Because the number of eligible Latino voters has grown considerably in the past few years and because many Latinos live in states that could swing the presidential election, their vote has become more important than it ever has been in U.S. history.

Based on historic voting patterns and current polls, it is safe to assume that Obama will win the majority of the Hispanic vote. But the question is: By how much? A close victory among Latinos would not be enough for Obama to win the presidency. In the Hispanic community, he needs to win by a near landslide.

In order to become our next "presidente," Obama needs more than 60 percent of the Hispanic vote, which is precisely where the polls have him now. A recent Gallup Poll shows Obama winning 62 percent of the national Hispanic vote, compared with 29 percent for McCain.

This means that while Obama faces a challenge in retaining the Democrats who voted overwhelmingly for Clinton in the primaries, McCain has a much bigger challenge. Thanks to the anti-immigrant rhetoric spewed by many of his fellow Republicans in the past few years, McCain is at least 10 percentage points away from the votes he needs from Latinos.

Both Republican and Democratic strategists believe that unless McCain can rally close to 40 percent of Latinos to vote for him, as they did for President Bush, he can say adios to the presidency.

But that's only if you measure the race using a national yardstick instead of the state-by-state Electoral College contest, which really determines who will be president.

While Latinos represent only 9 percent of the registered voters nationally, they constitute a much larger share of the electorate in key swing states that will be closely contested this year, including Florida, Nevada, New Mexico, California, Pennsylvania, New Jersey and Colorado. It is in those states that McCain needs to do much better among Latinos.

But how do McCain and Obama win the hearts and minds of about 13 million registered Latino voters? What do they have to do to obtain the Hispanic support they need in those key states? The answer varies, depending on the candidate.
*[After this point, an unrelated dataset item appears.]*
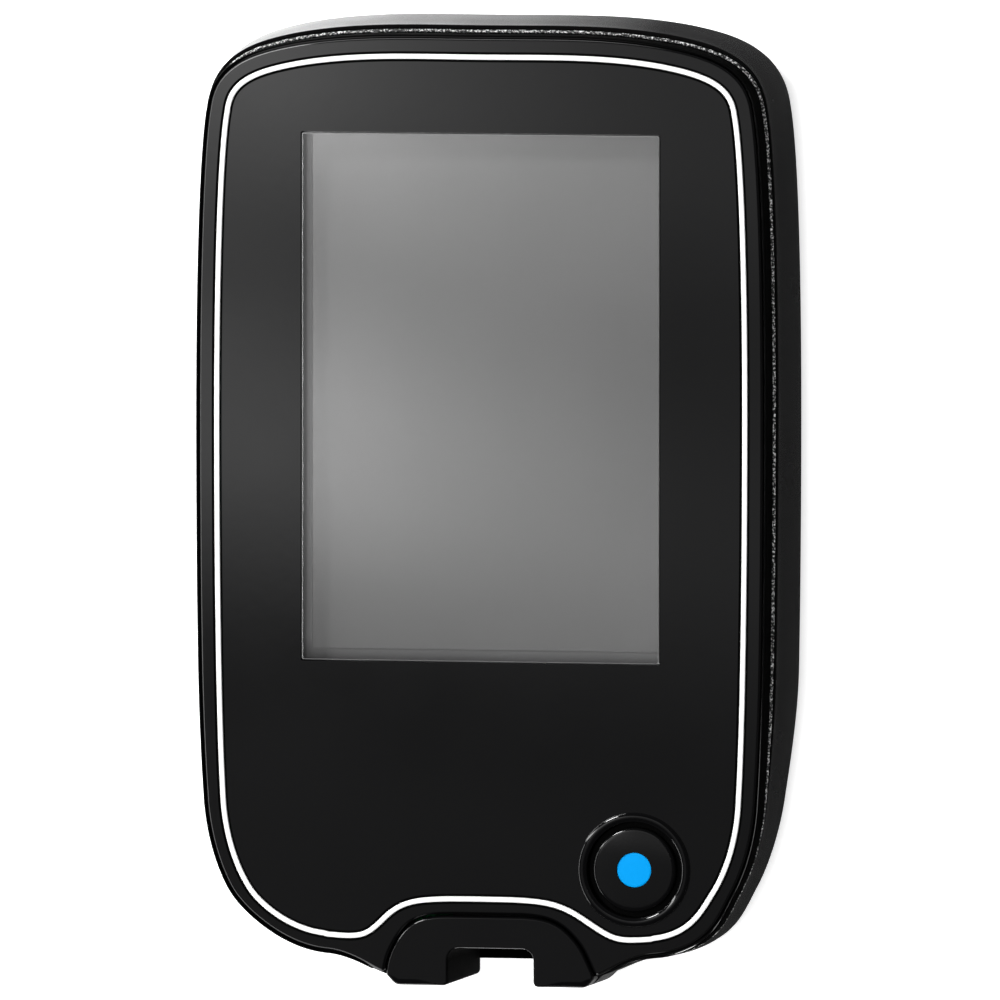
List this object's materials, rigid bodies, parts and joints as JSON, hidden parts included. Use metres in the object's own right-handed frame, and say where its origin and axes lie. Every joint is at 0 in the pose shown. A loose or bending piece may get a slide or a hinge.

On many issues, such as immigration, health care, education, the war in Iraq, and the economy, Obama needs to reassure Latinos that he would be just like Clinton.
And yet on other issues, such as a free trade agreement with Colombia and negotiating without preconditions with Cuban dictator Raul Castro, he needs to back away from the positions he took as he competed with Clinton during the primaries. Unless he changes his absurd position on this particular free trade deal and shows some maturity in foreign policy, he can kiss goodbye the Cuban-American and Colombian-American vote. Unless he shows some understanding of Latin America, a region of the world he never even has visited, he will continue to do as poorly among the many foreign-born Latinos who voted for Clinton in the primaries.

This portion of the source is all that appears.